Continuum limits of atomistic energies allowing smooth and sharp interfaces in 1D Elasticity

TL;DR

This paper develops two atomistic models for 1D elastic crystals, deriving their continuum limits and identifying energy contributions for smooth and sharp interfaces, including a novel repulsion term.

Contribution

It introduces two atomistic models with Taylor expansions revealing elastic, sharp-interface, smooth-interface energies, and a new interface repulsion term, advancing understanding of atomistic-to-continuum limits.

Findings

Taylor expansion coefficients correspond to elastic and interface energies

Second model predicts a repulsion force between sharp interfaces

Models unify atomistic and continuum descriptions in 1D elasticity

Abstract

In this paper we present two atomistic models for the energy of a one-dimensional elastic crystal.
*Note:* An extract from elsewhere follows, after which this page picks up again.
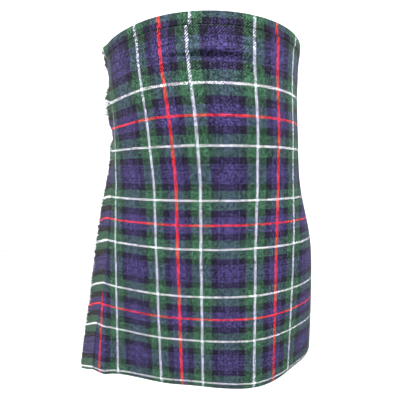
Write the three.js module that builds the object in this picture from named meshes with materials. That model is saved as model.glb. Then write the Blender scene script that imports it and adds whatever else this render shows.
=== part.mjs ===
// A Scottish kilt in the hollow form that it has when it is worn: two flat aprons
// in front, knife pleats behind, a narrow waistband, a fringed apron edge, and two
// leather straps with buckles at the waist. Millimetres, +Z up, wearer facing -Y.
// The origin is the centre of the waist at the height of the straps.
import * as THREE from "three";

// ---------- driving sizes ----------
const hemHeight = -560;
const topHeight = 50;
const bandHeight = 16;
const seamGap = 0.3;

const apronCloth = 1.6;
const pleatCloth = 1.2;
const pleatCount = 21;

// A table is written as rows of numbers under its column names.
function table(columns, rows) {
  return rows.map((row) => Object.fromEntries(columns.map((column, i) => [column, row[i]])));
}

// Horizontal sections of the outer surface, from the hem up: ovals, each turned by a
// few degrees. At the wearer's right the over-apron hangs forward by apronForward, and past
// its corner it heads apronHeading degrees backwards.
const sections = table([
  "height", "halfWidth", "halfDepth", "centreX",
  "centreY", "turn", "apronForward", "apronHeading",
], [
  [-560,   232,   154,  6.8, -5.1,  1.5, 65.6, 30],
  [-430, 228.5,   146,  4.3,  1.1,  0.4, 44.5, 37],
  [-300, 218.6, 133.3,  2.5,  6.2, -0.8, 30.5, 41],
  [-180, 190.8, 124.3,   -3,    4, -3.1, 23.6, 50],
  [ -90, 175.6, 130.5, -1.4, -0.9, -4.9, 23.6, 53],
  [ -10, 169.6, 131.9,   -4, -3.5, -6.4, 23.6, 54],
  [  50, 169.4, 129.1, -4.2, -4.7, -7.6, 23.6, 55],
]);
const bodyForward = 23.6; // the same for the layers below the over-apron
const forwardFrom = 28; // degrees round from the centre front
const forwardFull = 73; // the over-apron's corner
const cornerSoftness = 10;
const cornerStep = 3; // millimetres past the corner for each degree

// How the wrap is laid out at each height. Distances run along the outer surface
// from the centre of the front, positive towards the wearer's left.
const wrap = table([
  "height", "apronEdge", "lastFold", "crease",
  "layerPitch", "underDepth", "foldReach",
], [
  [-560, -273, -276, 312, 3.0, 7.0,  3.0],
  [-460, -262, -273, 305, 2.9, 6.9,  2.9],
  [-390, -241, -270, 300, 2.7, 6.7,  2.8],
  [-300, -226, -265, 290, 2.6, 6.6,  2.7],
  [-180, -206, -247, 266, 2.4, 6.4,  2.6],
  [ -90, -192, -236, 258, 2.2, 6.2,  2.5],
  [  50, -179, -228, 254, 2.0, 6.0, 2.25],
]);
const underApronEndShare = 0.68; // the under-apron's free edge, as a share of a quarter turn

// The fringe: how far it reaches from the apron's edge, and how much it turns outward.
const fringe = table(["height", "reach", "lift"], [
  [-560, 18, 30],
  [-460, 19, 36],
  [-380, 24, 38],
  [-290, 20, 42],
  [-205, 15, 42],
  [-150,  6, 20],
  [ -60,  6, 15],
  [  34,  5, 10],
]);
const fringeThickness = 1.2;
const fringeRoot = 1.5;
const fringeGap = 0.5;

const wallHeights = [-560, -460, -380, -290, -205, -120, -16, 16];
const seamHeight = topHeight - bandHeight;
const bandStandOut = 0.6;
const bandThickness = 2.8;
const backBandThickness = 11.2;

const strapWidth = 28;
const strapThickness = 2.2;
const strapClearance = 0.6;
const hiddenClearance = 1.3;
const frameStandOff = 2;
const heelClearance = 1.6;
const slitHalfWidth = 4;
const slitBeforeCrease = 16;

const buckle = { inside: 31, length: 34, bar: 3.2, prong: 2.2, corner: 4 };
const chapeLength = 46;
const chapeGap = 2;

// Where the straps run, in millimetres along the surface.
const strapRun = {
  tucked: 28, // how far inside the apron's edge the right strap starts
  leaves: 22, // how far past that edge it comes out
  leftStart: 0.6, // the left strap's start, as a share of a quarter turn
  toBuckle: 70, // from the last fold or the crease to the buckle's heel bar
  steps: [6, 14], // where a strap has stepped out, and where it lies flat again
  overHeel: [-3, 4], // the stretch that passes over the heel bar
  tongue: [12, 62], // the free end beyond the buckle
};

// ---------- materials ----------
const tartan = new THREE.MeshStandardMaterial({ color: 0x3f4a5c, roughness: 0.92 });
const fringeWool = new THREE.MeshStandardMaterial({ color: 0x33443f, roughness: 0.95 });
const leather = new THREE.MeshStandardMaterial({ color: 0x1b1a1a, roughness: 0.5 });
const nickel = new THREE.MeshStandardMaterial({ color: 0xb9bbbe, roughness: 0.28, metalness: 1 });

const kilt = new THREE.Group();

function addMesh(name, geometry, material) {
  const mesh = new THREE.Mesh(geometry, material);
  mesh.name = name;
  kilt.add(mesh);
}

// ---------- the body form ----------

// Value of one column of a table at a height, on a smooth curve through its rows.
function columnAt(table, column, height) {
  const last = table.length - 1;
  const slope = (i) => {
    const below = table[Math.max(i - 1, 0)];
    const above = table[Math.min(i + 1, last)];
    return (above[column] - below[column]) / (above.height - below.height);
  };
  let i = 0;
  while (i < last - 1 && height > table[i + 1].height) i += 1;
  const low = table[i];
  const high = table[i + 1];
  const span = high.height - low.height;
  const t = (height - low.height) / span;
  const rise = high[column] - low[column];
  const a = slope(i) * span - rise;
  const b = rise - slope(i + 1) * span;
  return low[column] + rise * t + t * (1 - t) * (a * (1 - t) + b * t);
}

// How far forward the surface is moved at a turn (degrees from the centre front).
function forwardAt(turn, over, section) {
  const round = -turn;
  const most = over ? section.apronForward : bodyForward;
  const share = Math.max(round - forwardFrom, 0) / (forwardFull - forwardFrom);
  if (round < forwardFull) return most * share * share;
  const fade = (round - forwardFull) / (180 - forwardFull);
  return most * Math.cos((fade * Math.PI) / 2) ** 2;
}

function ovalPoint(section, degrees, over) {
  const turn = THREE.MathUtils.degToRad(degrees);
  const forward = forwardAt(degrees, over, section);
  return new THREE.Vector2(
    section.halfWidth * Math.sin(turn),
    -section.halfDepth * Math.cos(turn) - forward,
  );
}

// The over-apron beyond its corner: it bends from the oval's direction to its own.
function pastCorner(section, distance) {
  const corner = ovalPoint(section, -forwardFull, true);
  const ahead = corner.clone().sub(ovalPoint(section, 1 - forwardFull, true)).normalize();
  const heading = THREE.MathUtils.degToRad(section.apronHeading);
  const back = new THREE.Vector2(-Math.cos(heading), Math.sin(heading));
  const bent = distance ** 2 / (distance + cornerSoftness);
  return corner.addScaledVector(ahead, distance - bent).addScaledVector(back, bent);
}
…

We assume that the macroscopic displacement equals the microscopic one. The energy of the first model is given by a two-body interaction potential, and we assume that the atoms follow a continuous and piecewise smooth macroscopic (continuum) deformation. We calculate the first terms of the Taylor expansion (with respect to the parameter representing the interatomic distance) of the atomistic energy, and obtain that the coefficients of that Taylor expansion represent, respectively, an elastic energy, a sharp-interface energy, and a smooth-interface energy. The second atomistic model is a variant of the first one, and its Taylor expansion predicts, in addition, a new term that accounts for the repulsion force between two sharp interfaces.